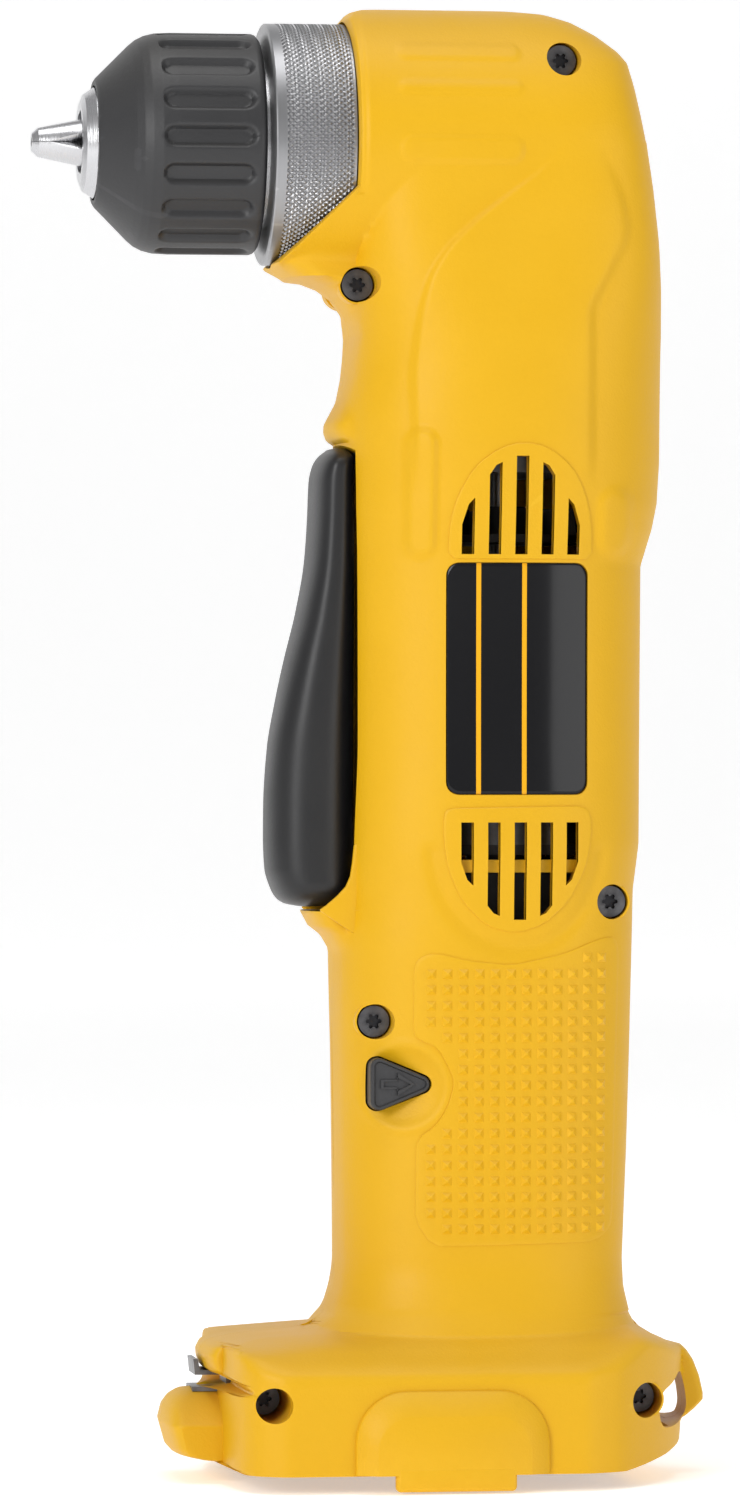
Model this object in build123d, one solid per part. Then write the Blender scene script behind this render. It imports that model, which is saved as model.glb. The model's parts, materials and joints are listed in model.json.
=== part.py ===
"""Right-angle cordless drill, bare tool without its battery pack.

Frame, in millimetres: +Z up along the handle, the chuck points to -X, and the two
housing shells part on the plane Y = 0. The origin is the middle of the footprint,
level with the latch lips that the tool stands on.
"""
from build123d import *
import math
import os

# ---------------------------------------------------------------- driving sizes
TIP_X = -60.3            # front of the closed jaws
EYE_X = 60.3             # back of the strap eye
AXIS_Z = 236.2           # height of the spindle axis
HEAD_R = 24.2            # barrel of the head around the spindle
MOTOR_X = 23.5           # vertical axis shared by motor, gearbox and pinion
WALL = 2.5               # housing wall

# Housing sections: height, front x, back x, half width, fullness (2 is an ellipse).
BARREL = [
    (20.0, -15.0, 52.0, 29.0, 2.8),
    (26.0, -11.0, 47.5, 26.0, 2.7),
    (31.0, -7.6, 45.4, 23.6, 2.6),
    (38.4, -6.3, 44.9, 21.8, 2.6),
    (57.9, -6.4, 45.7, 21.5, 2.6),
    (75.1, -6.6, 46.2, 22.0, 2.6),
    (93.0, -7.0, 46.6, 22.8, 2.6),
    (104.0, -6.6, 46.9, 23.4, 2.5),
    (112.0, -6.4, 47.9, 24.0, 2.5),
    (130.8, -6.0, 48.1, 24.0, 2.4),
    (161.4, -6.0, 48.3, 24.4, 2.4),
    (168.0, -6.0, 50.4, 25.2, 2.4),
    (173.0, -6.0, 51.3, 25.8, 2.4),
    (186.0, -6.0, 51.6, 26.0, 2.5),
    (199.0, -4.4, 51.6, 25.8, 2.7),
    (208.0, -4.2, 51.4, 25.2, 3.2),
    (216.0, -4.6, 51.0, 24.6, 3.8),
    (226.0, -5.0, 49.8, 24.4, 4.2),
    (AXIS_Z, -5.2, 48.2, 24.35, 4.4),
]

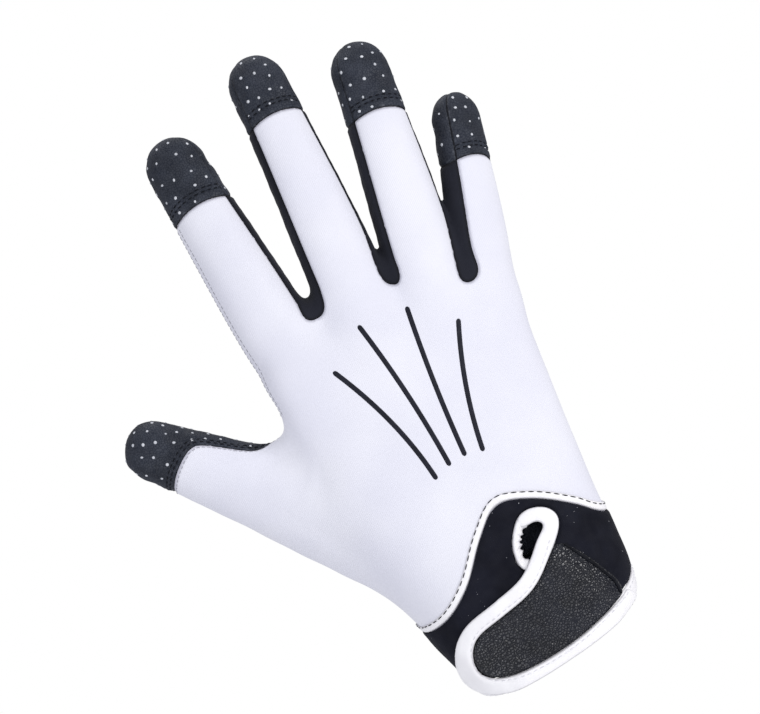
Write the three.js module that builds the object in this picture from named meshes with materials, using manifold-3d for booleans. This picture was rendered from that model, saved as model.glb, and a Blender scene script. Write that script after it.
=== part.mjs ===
// A right-hand grip glove for handball, held open at its full form.
// Frame: millimetres, +Z from the wrist opening to the fingers, -Y out of the back of the hand,
// -X to the thumb. The origin is the centre of the wrist opening.
import * as THREE from "three";
import { mergeVertices } from "three/addons/utils/BufferGeometryUtils.js";
import Module from "manifold-3d";

const wasm = await Module();
wasm.setup();

// Sizes of the hand that the glove is cut for, over the cloth.
const PALM_LENGTH = 143; // centre of the wrist opening to the web beside the middle finger
const PALM_WIDTH = 92; // across the knuckles
const PALM_DEPTH = 30; // back to palm at the middle of the hand
const WRIST_WIDTH = 74;
const WRIST_DEPTH = 41;
const FINGER_WIDTH = 24;
const FINGER_DEPTH = 20.5;
const THUMB_WIDTH = 25;
const THUMB_DEPTH = 22.5;
const INDEX_LENGTH = 105; // each from its knuckle to its tip
const MIDDLE_LENGTH = 116;
const RING_LENGTH = 110;
const LITTLE_LENGTH = 91;
const THUMB_LENGTH = 130; // from the heel of the hand to its tip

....

→ **Exercise instructions**:
Your task is to extract all of the records exactly.

→ **Completed exercise**:
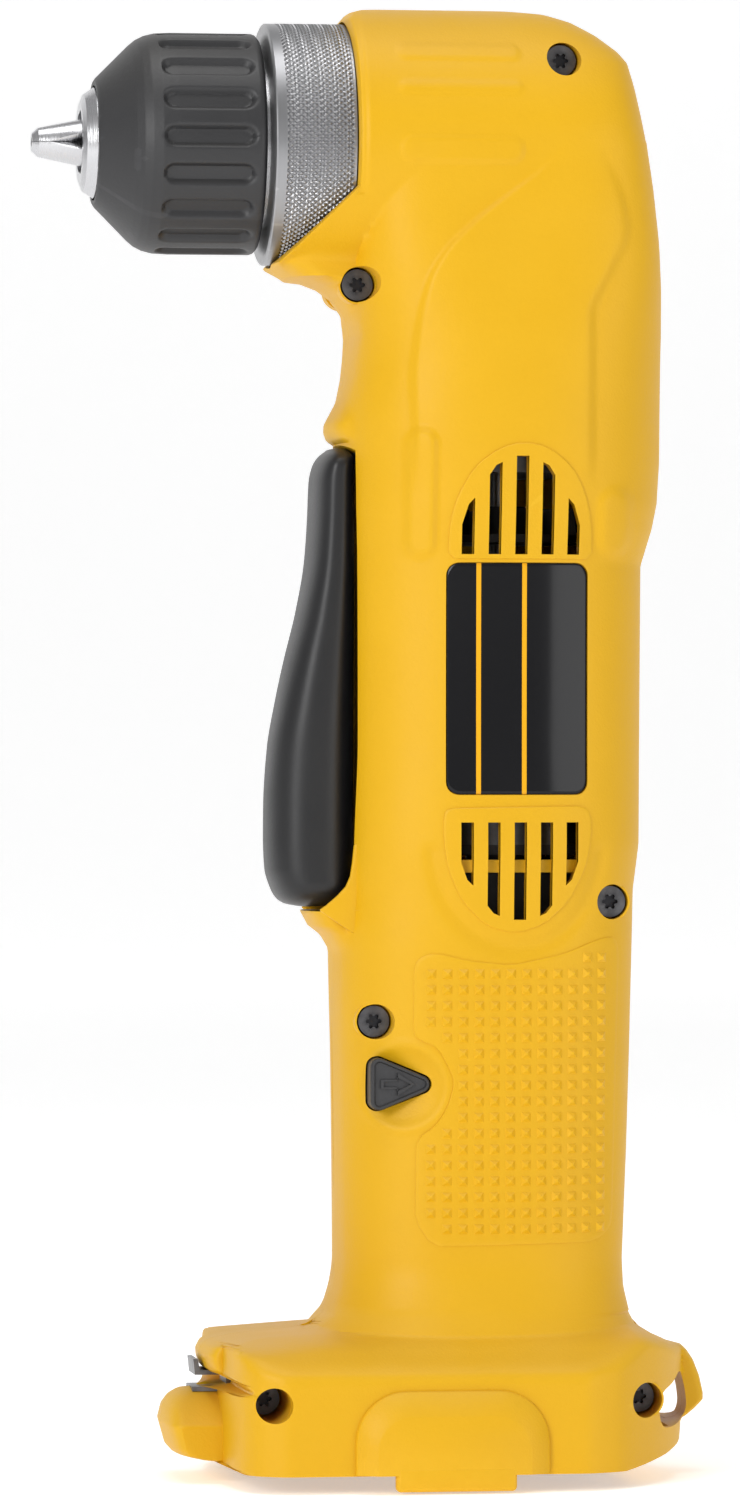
Model this object in build123d, one solid per part. Then write the Blender scene script behind this render. It imports that model, which is saved as model.glb. The model's parts, materials and joints are listed in model.json.
=== part.py ===
"""Right-angle cordless drill, bare tool without its battery pack.

Frame, in millimetres: +Z up along the handle, the chuck points to -X, and the two
housing shells part on the plane Y = 0. The origin is the middle of the footprint,
level with the latch lips that the tool stands on.
"""
from build123d import *
import math
import os

# ---------------------------------------------------------------- driving sizes
TIP_X = -60.3            # front of the closed jaws
EYE_X = 60.3             # back of the strap eye
AXIS_Z = 236.2           # height of the spindle axis
HEAD_R = 24.2            # barrel of the head around the spindle
MOTOR_X = 23.5           # vertical axis shared by motor, gearbox and pinion
WALL = 2.5               # housing wall

# Housing sections: height, front x, back x, half width, fullness (2 is an ellipse).
BARREL = [
    (20.0, -15.0, 52.0, 29.0, 2.8),
    (26.0, -11.0, 47.5, 26.0, 2.7),
    (31.0, -7.6, 45.4, 23.6, 2.6),
    (38.4, -6.3, 44.9, 21.8, 2.6),
    (57.9, -6.4, 45.7, 21.5, 2.6),
    (75.1, -6.6, 46.2, 22.0, 2.6),
    (93.0, -7.0, 46.6, 22.8, 2.6),
    (104.0, -6.6, 46.9, 23.4, 2.5),
    (112.0, -6.4, 47.9, 24.0, 2.5),
    (130.8, -6.0, 48.1, 24.0, 2.4),
    (161.4, -6.0, 48.3, 24.4, 2.4),
    (168.0, -6.0, 50.4, 25.2, 2.4),
    (173.0, -6.0, 51.3, 25.8, 2.4),
    (186.0, -6.0, 51.6, 26.0, 2.5),
    (199.0, -4.4, 51.6, 25.8, 2.7),
    (208.0, -4.2, 51.4, 25.2, 3.2),
    (216.0, -4.6, 51.0, 24.6, 3.8),
    (226.0, -5.0, 49.8, 24.4, 4.2),
    (AXIS_Z, -5.2, 48.2, 24.35, 4.4),
]

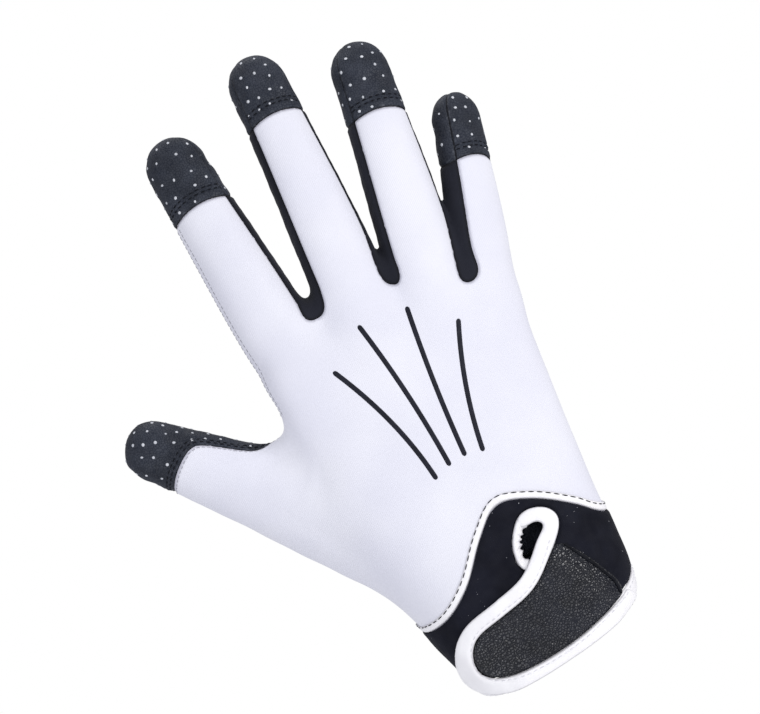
Write the three.js module that builds the object in this picture from named meshes with materials, using manifold-3d for booleans. This picture was rendered from that model, saved as model.glb, and a Blender scene script. Write that script after it.
=== part.mjs ===
// A right-hand grip glove for handball, held open at its full form.
// Frame: millimetres, +Z from the wrist opening to the fingers, -Y out of the back of the hand,
// -X to the thumb. The origin is the centre of the wrist opening.
import * as THREE from "three";
import { mergeVertices } from "three/addons/utils/BufferGeometryUtils.js";
import Module from "manifold-3d";

const wasm = await Module();
wasm.setup();

// Sizes of the hand that the glove is cut for, over the cloth.
const PALM_LENGTH = 143; // centre of the wrist opening to the web beside the middle finger
const PALM_WIDTH = 92; // across the knuckles
const PALM_DEPTH = 30; // back to palm at the middle of the hand
const WRIST_WIDTH = 74;
const WRIST_DEPTH = 41;
const FINGER_WIDTH = 24;
const FINGER_DEPTH = 20.5;
const THUMB_WIDTH = 25;
const THUMB_DEPTH = 22.5;
const INDEX_LENGTH = 105; // each from its knuckle to its tip
const MIDDLE_LENGTH = 116;
const RING_LENGTH = 110;
const LITTLE_LENGTH = 91;
const THUMB_LENGTH = 130; // from the heel of the hand to its tip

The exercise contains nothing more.